As for his fundamental failings, the author believes that Cuomo's "quantum leap" in mandates for affordable housing drove the subprime and de facto subprime markets upwards, and put pressure on lenders to find ever more subprime mortgages to bundle and sell to Fannie Mae and Freddie Mac.

Cuomo's predecessor, Henry Cisneros, did that for the first time in December 1995, taking a cautious approach and moving the GSEs toward a requirement that 42 percent of their mortgages serve low- and moderate-income families. Cuomo raised that number to 50 percent and dramatically hiked GSE mandates to buy mortgages in underserved neighborhoods and for the "very-low-income." Part of the pitch was racial, with Cuomo contending that Fannie and Freddie weren't granting mortgages to minorities at the same rate as the private market. William Apgar, Cuomo's top aide, told The Washington Post: "We believe that there are a lot of loans to black Americans that could be safely purchased by Fannie Mae and Freddie Mac if these companies were more flexible."

Though this section raises the issue of racial justice in upping the number of low-income loans, and later in the article the author talks about pressure from interest groups like ACORN, ultimately it seems that Cuomo's ties with the mortgage banking industry is what really sealed the deal.
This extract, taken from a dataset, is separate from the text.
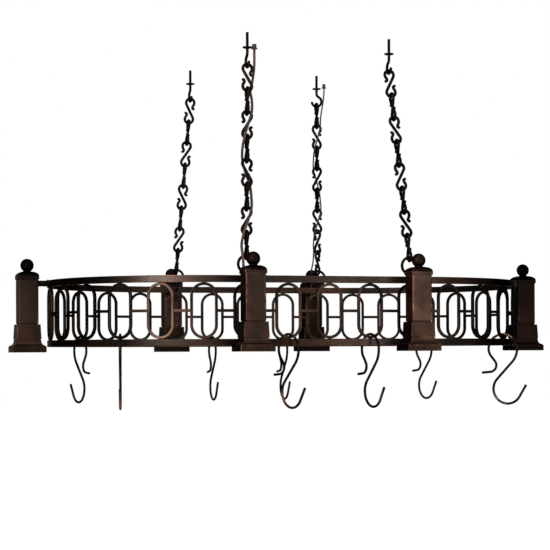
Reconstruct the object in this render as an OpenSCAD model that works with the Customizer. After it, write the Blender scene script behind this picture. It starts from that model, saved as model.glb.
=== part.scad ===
// Hanging pot rack: a racetrack of two rails joined by oval fretwork, six square
// posts with ball finials, and four chains of S links up to hooks in the ceiling.
// Millimetres, +Z up. The origin is on the ceiling, over the middle of the rack.

/* [Rack] */
// Length of the straight part of each rail
rail_straight = 420; // [300:10:700]
// Radius of the rails' half-round ends, to the middle of the bar
rail_end_r = 315; // [250:5:450]
// Thickness of the rail bar
rail_t = 8; // [6:0.5:10]
// Height of each rail bar
rail_h = 14.4; // [12:0.2:24]
// Height of the fretwork between the rails
fret_h = 114.3; // [90:0.1:180]
// Height of the lower rail above the feet of the posts
rail_foot_gap = 11.5; // [6:0.5:20]

/* [Fretwork] */
// Number of ovals round the rack
oval_n = 32; // [24:4:36]
// Width of an oval
oval_w = 56; // [48:1:62]
// Width of the strip that an oval is made of
oval_strip = 6; // [4:0.5:8]
// Thickness of the ovals and of the bars between them
fret_t = 6; // [4:0.5:8]

/* [Posts] */
// Which oval, counted from the middle of a long side, a side post stands beside
post_oval = 2; // [1:1:3]
// Distance from the middle of a rail out to the middle of a post
post_reach = 50; // [46:1:70]
// Width of the square shaft
shaft_w = 43; // [36:1:48]
// Wall of the shaft, which is a square tube
shaft_wall = 2.5; // [1.5:0.5:4]
// Height of the cap above the top of the top rail
cap_rise = 0.8; // [0:0.2:20]
// Width of the square foot plate
foot_w = 72; // [66:1:80]
// Height of the edge of the foot plate
foot_h = 13; // [9.5:0.5:16]
// Height of the flared moulding on the foot plate
mould_h = 15; // [12:1:24]
// Width of the plinth at the top of the moulding
plinth_w = 53.4; // [50:0.2:60]
// Width of the plinth at its top
plinth_top_w = 50; // [48:0.5:54]
// Height of the plinth
plinth_h = 32; // [20:1:50]
// Height of the shadow groove under the shaft
groove_h = 1.4; // [1:0.2:4]
// Width of the rim of the cap
rim_w = 46; // [45:0.5:56]
// Height of the rim of the cap
rim_h = 6.5; // [4:0.5:10]
// Height of the four-sided dome on the rim
dome_h = 10.8; // [8:0.2:18]
// Diameter of the neck under the ball
neck_d = 17; // [14:0.5:20]
// Diameter of the ball
ball_d = 27.5; // [24:0.5:36]

/* [Fasteners] */
// Diameter of the rod that holds a post together
tie_d = 8; // [6:1:10]
// Diameter of the screw that holds a rail to a post
screw_d = 5; // [4:0.5:6]
// Diameter of the spacer between the top rail and a post
spacer_d = 13; // [11:0.5:14]
// Diameter of the flange where the spacer meets the rail
flange_d = 17; // [15:0.5:20]
// Thickness of that flange
flange_t = 3; // [2:0.5:5]

/* [Hanging rings] */
// Radius of a hanging ring, to the middle of its wire
ring_r = 17.5; // [16:0.5:24]
// Wire of a hanging ring
ring_wire = 6; // [5:0.5:7]
// Height of the foot under a hanging ring
ring_foot_h = 2; // [1.5:0.5:5]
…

The mortgage industry wanted Fannie and Freddie to stop encroaching on their higher-end mortgage territory, so they thought that pushing it further into the toxic nether regions of the mortgage industry would achieve that goal. That's why Cuomo had "closer" ties with private real estate groups like the Mortgage Banker Association and even an anti-GSE group called FM Watch. The author says that these interests were "actually driving [Cuomo's] agenda" as opposed to the affordable housing interests.

Later, however, during Bush's terms, the pressure seems to have shifted from private real estate interests to pressure from the presidency. Bush continued Clinton's legacy of supporting high homeownership rates, and his "ownership society" also put an emphasis on high rates of homeownership. During Bush's 2004 reelection campaign, he pushed the GSEs' affordable housing quota up to 56% from the 50% that Cuomo had managed during the Clinton years.
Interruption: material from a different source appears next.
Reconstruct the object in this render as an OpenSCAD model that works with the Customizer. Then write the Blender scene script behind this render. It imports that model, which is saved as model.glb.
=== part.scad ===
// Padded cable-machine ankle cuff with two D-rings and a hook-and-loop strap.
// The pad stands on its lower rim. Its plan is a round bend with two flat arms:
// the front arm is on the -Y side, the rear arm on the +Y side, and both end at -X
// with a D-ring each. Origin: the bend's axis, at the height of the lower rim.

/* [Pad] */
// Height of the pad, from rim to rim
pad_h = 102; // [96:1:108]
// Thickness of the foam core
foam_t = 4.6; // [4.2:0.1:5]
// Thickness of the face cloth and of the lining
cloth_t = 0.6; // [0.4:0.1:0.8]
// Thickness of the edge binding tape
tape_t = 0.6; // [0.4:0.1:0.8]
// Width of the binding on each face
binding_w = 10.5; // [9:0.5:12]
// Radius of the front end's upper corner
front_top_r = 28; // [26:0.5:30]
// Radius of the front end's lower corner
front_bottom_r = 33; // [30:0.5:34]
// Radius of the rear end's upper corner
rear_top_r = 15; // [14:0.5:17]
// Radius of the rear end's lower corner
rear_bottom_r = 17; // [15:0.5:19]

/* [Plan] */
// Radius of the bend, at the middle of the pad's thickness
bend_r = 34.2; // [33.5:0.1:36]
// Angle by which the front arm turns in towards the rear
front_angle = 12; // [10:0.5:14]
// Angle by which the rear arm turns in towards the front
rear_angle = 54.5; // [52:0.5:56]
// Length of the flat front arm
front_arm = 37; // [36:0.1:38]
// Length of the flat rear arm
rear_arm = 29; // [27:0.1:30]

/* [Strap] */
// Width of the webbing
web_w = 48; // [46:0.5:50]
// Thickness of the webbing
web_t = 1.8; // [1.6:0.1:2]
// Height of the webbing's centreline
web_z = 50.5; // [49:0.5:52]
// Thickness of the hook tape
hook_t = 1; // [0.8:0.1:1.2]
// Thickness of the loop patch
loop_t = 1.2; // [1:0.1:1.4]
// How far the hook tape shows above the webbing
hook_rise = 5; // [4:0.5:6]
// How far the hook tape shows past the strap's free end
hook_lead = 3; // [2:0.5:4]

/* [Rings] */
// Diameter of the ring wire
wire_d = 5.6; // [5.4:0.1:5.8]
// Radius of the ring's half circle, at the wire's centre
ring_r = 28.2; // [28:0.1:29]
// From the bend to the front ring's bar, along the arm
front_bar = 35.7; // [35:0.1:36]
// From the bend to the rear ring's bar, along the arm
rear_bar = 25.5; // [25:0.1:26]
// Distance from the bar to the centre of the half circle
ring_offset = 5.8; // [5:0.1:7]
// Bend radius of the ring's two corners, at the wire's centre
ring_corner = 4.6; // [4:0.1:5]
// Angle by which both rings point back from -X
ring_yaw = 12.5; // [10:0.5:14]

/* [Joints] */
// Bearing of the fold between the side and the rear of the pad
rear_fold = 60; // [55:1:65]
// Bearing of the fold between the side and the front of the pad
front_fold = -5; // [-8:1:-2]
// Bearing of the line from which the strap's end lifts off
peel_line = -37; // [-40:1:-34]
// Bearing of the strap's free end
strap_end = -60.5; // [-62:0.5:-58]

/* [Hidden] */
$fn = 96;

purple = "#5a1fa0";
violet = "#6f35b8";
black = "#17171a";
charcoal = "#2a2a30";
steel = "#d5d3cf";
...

The article includes a lot more about what appear to be serious ethical failings on Cuomo's part with regards to his relations with private sector executives, and it's an interesting personal take on the subprime meltdown. I don't doubt that Cuomo orchestrated HUD's manipulation of the GSEs and the FHA to effectuate social policy, which then led to the crisis, but I do think the author is a little tough on Cuomo. The incentives were built into the institutional fabric of our government, and conflicts of interest and less than logical government are inevitable. But nevertheless an excellent account.